DIRECTIVE: Check every line of the material below for the string "scene", and return the ones that have it.

SUPPLIED MATERIAL:
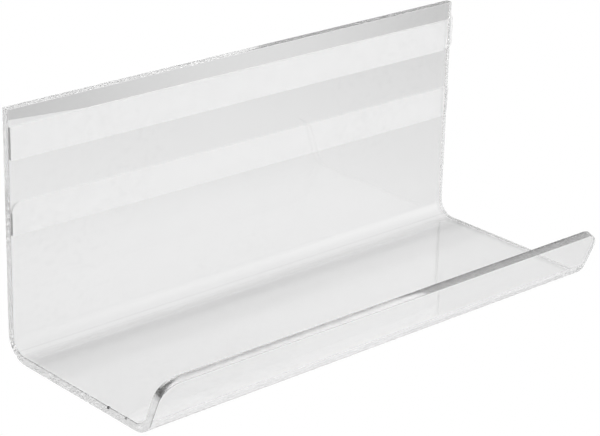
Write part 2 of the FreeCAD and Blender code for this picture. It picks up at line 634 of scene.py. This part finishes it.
def sawn_rim_material():
    """The sawn and lightly polished rim: clear, with hazy saw marks across its thickness."""
    material, nodes, links, shader = acrylic("sawn_acrylic_rim")
    where = coordinates(nodes, links, "UV", SAW_SCALE)
    marks = noise(nodes, links, where, SAW_SIZE, SAW_DETAIL)
    roughness = remap(nodes, links, marks, ROUGH_RANGE, RIM_ROUGH)
    clarity = remap(nodes, links, marks, CLARITY_RANGE, RIM_CLARITY)
    links.new(roughness, shader.inputs["Roughness"])
    links.new(clarity, shader.inputs["Transmission Weight"])
    add_bump(nodes, links, marks, RIM_BUMP, shader)
    return material


def foam_face_material():
    """The tape's adhesive face behind the panel: white, mottled where it has wetted out."""
    material, nodes, links, shader = new_surface("foam_adhesive_face", FACE_WHITE, FACE_ROUGHNESS)
    where = coordinates(nodes, links, "Object")
    patches = noise(nodes, links, where, PATCH_SIZE, PATCH_DETAIL)
    colour = shades(nodes, links, patches, PATCH_RANGE, *PATCH_GREYS)
    links.new(colour, shader.inputs["Base Color"])
    add_bump(nodes, links, noise(nodes, links, where, GRAIN_SIZE), GRAIN_DEPTH, shader)
    return material


def foam_side(name, cell_shade, light):
    """A cut side of the foam, with its open cells, whose hollows are painted darker as painted shade.
    """
    material, nodes, links, shader = new_surface(name, light, FOAM_ROUGHNESS)
    where = coordinates(nodes, links, "Object")
    cells = nodes.new("ShaderNodeTexVoronoi")
    cells.inputs["Scale"].default_value = 1 / CELL_SIZE
    links.new(where, cells.inputs["Vector"])
    depth = remap(nodes, links, cells.outputs["Distance"], CELL_RANGE, WHOLE_RANGE)
    # Painted shade: the deeper into a cell, the darker its grey
    colour = shades(nodes, links, depth, WHOLE_RANGE, cell_shade, light)
    links.new(colour, shader.inputs["Base Color"])
    add_bump(nodes, links, depth, CELL_DEPTH, shader)
    return material


def slit_foam_material():
    """The long sides and the right end of the foam, slit clean at the factory."""
    return foam_side("foam_slit_side", *SLIT_GREYS)


def shaded_left_end_material():
    """The left end of the foam, painted darker all over than the other cut sides: painted shade from
    the dim left of the studio.
    """
    return foam_side("foam_left_end_painted_shade", *LEFT_END_SHADE_GREYS)


def release_paper_material():
    """The coated release paper: a satin white with faint fibres."""
    material, nodes, links, shader = new_surface("release_paper", PAPER_WHITE, PAPER_ROUGHNESS)
    where = coordinates(nodes, links, "Object", FIBRE_SCALE)
    fibres = noise(nodes, links, where, FIBRE_SIZE, FIBRE_DETAIL)
    colour = shades(nodes, links, fibres, FIBRE_RANGE, *PAPER_GREYS)
    links.new(colour, shader.inputs["Base Color"])
    add_bump(nodes, links, fibres, FIBRE_DEPTH, shader)
    return material


# ---------------------------------------------------------------- studio

# The camera: its heading from +Y, its tilt down and its roll in degrees, its place, its focal
# length in millimetres and how far its frame is shifted
CAMERA_AZIMUTH = 41.691
CAMERA_ELEVATION = 21.796
CAMERA_ROLL = 1.293
CAMERA_PLACE = (-0.7125, -0.7706, 0.48005)
CAMERA_LENS = 130.56
CAMERA_SHIFT = (0.0314, -0.01035)
CAMERA_NEAR = 0.01
CAMERA_FAR = 50

# The table: how pale it is, how far back its edge lies at x = 0 and how much nearer it comes
# with each metre to the right, and how far the ledge stands above it
TABLE = 0.85
TABLE_BACK = 0.371
TABLE_SKEW = 0.194
FLOOR_GAP = 0.2 * MM

# How far the table and the backdrop reach, and where the backdrop stands
STAGE_REACH = 3.0
BACKDROP_Y = 1.2
BACKDROP_BOTTOM = -2.0
BACKDROP_TOP = -0.05

# The backdrop's grey, and a lighter patch on it: how much lighter, where, and how wide
BACKDROP = 0.47
BACKDROP_GLOW = 0.25
GLOW_X = 1.0
GLOW_WIDTH = 0.24

# The light from all round, and soft lobes in it: heading in degrees from +Y towards +X,
# elevation in degrees, tightness and level
AMBIENT = 0.375
LOBES = (
    (120, 12, 10, 2.5),
    (60, 12, 10, 0.6),
    (-30, 50, 10, 0.25),
    (80, 50, 10, 0.65),
)

# The softboxes: name, place, what they aim at, the length of a side, and power in watts
LAMPS = (
    ("key", (-0.08, 0.28, 0.97), (0, 0, 0), 0.2, 3.3),
    ("front", (0.3, -1.2, 0.5), (0, 0, 0.05), 0.6, 4.9),
    ("fill", (-0.5, 0.5, 0.8), (0, 0, 0), 0.6, 0.45),
)

# Light crosses the sheet's thickness dozens of times on its way from one end to the other
BOUNCES = 64


def make_camera():
    """The camera, which looks down on the ledge from its front left."""
    azimuth, elevation = math.radians(CAMERA_AZIMUTH), math.radians(CAMERA_ELEVATION)
    back = Vector((-math.sin(azimuth) * math.cos(elevation),
                   -math.cos(azimuth) * math.cos(elevation), math.sin(elevation)))
    right = Z_AXIS.cross(back).normalized()
    level = Matrix((right, back.cross(right), back)).transposed()
    turned = level @ Matrix.Rotation(math.radians(CAMERA_ROLL), 3, "Z")
    camera = bpy.data.objects.new("camera", bpy.data.cameras.new("camera"))
    camera.matrix_world = Matrix.Translation(CAMERA_PLACE) @ turned.to_4x4()
    camera.data.lens = CAMERA_LENS
    camera.data.shift_x, camera.data.shift_y = CAMERA_SHIFT
    camera.data.clip_start = CAMERA_NEAR
    camera.data.clip_end = CAMERA_FAR
    bpy.context.scene.collection.objects.link(camera)
    bpy.context.scene.camera = camera


def seen_directly(nodes, links, directly, otherwise, output):
    """Shows the camera one shader, and gloss, glass and diffuse light another."""
    mix = nodes.new("ShaderNodeMixShader")
    links.new(nodes.new("ShaderNodeLightPath").outputs["Is Camera Ray"], mix.inputs["Fac"])
    links.new(otherwise.outputs[0], mix.inputs[1])
    links.new(directly.outputs[0], mix.inputs[2])
    links.new(mix.outputs["Shader"], output.inputs["Surface"])


def light_lobe(nodes, links, heading, azimuth, elevation, tightness):
    """A soft spot of light: 1 in its own direction, and falling away all round it."""
    across, rise = math.radians(azimuth), math.radians(elevation)
    dot = nodes.new("ShaderNodeVectorMath")
    dot.operation = "DOT_PRODUCT"
    dot.inputs[1].default_value = (math.sin(across) * math.cos(rise),
                                   math.cos(across) * math.cos(rise), math.sin(rise))
    links.new(heading, dot.inputs[0])
    near = calculate(nodes, links, "MULTIPLY_ADD", dot.outputs["Value"], tightness, -tightness)
    return calculate(nodes, links, "EXPONENT", near)


def make_world():
    """The studio's soft light from all round, which the camera sees as plain white."""
    world = bpy.data.worlds.new("studio")
    bpy.context.scene.world = world
    world.cycles.sampling_method = "NONE"
    nodes, links = new_tree(world)
    white = nodes.new("ShaderNodeBackground")
    white.inputs["Color"].default_value = grey(1)
    room = nodes.new("ShaderNodeBackground")
    heading = nodes.new("ShaderNodeTexCoord").outputs["Generated"]
    total = AMBIENT
    for azimuth, elevation, tightness, level in LOBES:
        lobe = light_lobe(nodes, links, heading, azimuth, elevation, tightness)
        total = calculate(nodes, links, "MULTIPLY_ADD", lobe, level, total)
    links.new(total, room.inputs["Strength"])
    seen_directly(nodes, links, white, room, nodes.new("ShaderNodeOutputWorld"))


def stage_plane(name, corners):
    """A plane of the stage with an empty material, whose nodes, links and output it returns."""
    plane = new_object(name, corners, [[0, 1, 2, 3]], [0])
    material = bpy.data.materials.new(name)
    nodes, links = new_tree(material)
    plane.data.materials.append(material)
    return nodes, links, nodes.new("ShaderNodeOutputMaterial")


def white_glow(nodes):
    """A plain white light."""
    glow = nodes.new("ShaderNodeEmission")
    glow.inputs["Color"].default_value = grey(1)
    return glow


def make_floor():
    """A pale table top. The camera sees it as white as the studio behind it."""
    left, right = -STAGE_REACH, STAGE_REACH
    back_left, back_right = (TABLE_BACK - TABLE_SKEW * x for x in (left, right))
    corners = [(left, -STAGE_REACH), (right, -STAGE_REACH), (right, back_right), (left, back_left)]
    nodes, links, output = stage_plane("floor", [Vector((x, y, -FLOOR_GAP)) for x, y in corners])
    paper = nodes.new("ShaderNodeBsdfDiffuse")
    paper.inputs["Color"].default_value = grey(TABLE)
    seen_directly(nodes, links, white_glow(nodes), paper, output)


def backdrop_level(nodes, links):
    """The backdrop's grey, with a bell curve from left to right for its lighter patch."""
    split = nodes.new("ShaderNodeSeparateXYZ")
    links.new(coordinates(nodes, links, "Object"), split.inputs["Vector"])
    offset = calculate(nodes, links, "SUBTRACT", split.outputs["X"], GLOW_X)
    widths = calculate(nodes, links, "DIVIDE", offset, GLOW_WIDTH)
    distance = calculate(nodes, links, "ABSOLUTE", widths)
    squared = calculate(nodes, links, "POWER", distance, 2.0)
    falling = calculate(nodes, links, "MULTIPLY", squared, -0.5)
    patch = calculate(nodes, links, "EXPONENT", falling)
    return calculate(nodes, links, "MULTIPLY_ADD", patch, BACKDROP_GLOW, BACKDROP)


def make_backdrop():
    """The grey wall below and beyond the table, which only shows through the acrylic."""
    left, right = -STAGE_REACH, STAGE_REACH
    bottom, top = BACKDROP_BOTTOM, BACKDROP_TOP
    corners = [(left, bottom), (right, bottom), (right, top), (left, top)]
    nodes, links, output = stage_plane("backdrop", [Vector((x, BACKDROP_Y, z)) for x, z in corners])
    wall = white_glow(nodes)
    links.new(backdrop_level(nodes, links), wall.inputs["Strength"])
    seen_directly(nodes, links, nodes.new("ShaderNodeBsdfTransparent"), wall, output)


def make_lamp(name, place, aim, size, power):
    """A square softbox."""
    light = bpy.data.lights.new(name, "AREA")
    light.size = size
    light.energy = power
    light.cycles.use_multiple_importance_sampling = False
    lamp = bpy.data.objects.new(name, light)
    lamp.location = place
    lamp.rotation_euler = (Vector(place) - Vector(aim)).to_track_quat("Z", "Y").to_euler()
    bpy.context.scene.collection.objects.link(lamp)


make_camera()
make_sheet()
make_tape()
make_world()
make_floor()
make_backdrop()
for lamp in LAMPS:
    make_lamp(*lamp)

scene = bpy.context.scene
scene.view_settings.view_transform = "Standard"
scene.cycles.max_bounces = BOUNCES
scene.cycles.glossy_bounces = BOUNCES
scene.cycles.transmission_bounces = BOUNCES
scene.cycles.blur_glossy = 0.0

TASK RESULT:
Write part 2 of the FreeCAD and Blender code for this picture. It picks up at line 634 of scene.py. This part finishes it.
    bpy.context.scene.collection.objects.link(camera)
    bpy.context.scene.camera = camera
    bpy.context.scene.world = world
    bpy.context.scene.collection.objects.link(lamp)
scene = bpy.context.scene
scene.view_settings.view_transform = "Standard"
scene.cycles.max_bounces = BOUNCES
scene.cycles.glossy_bounces = BOUNCES
scene.cycles.transmission_bounces = BOUNCES
scene.cycles.blur_glossy = 0.0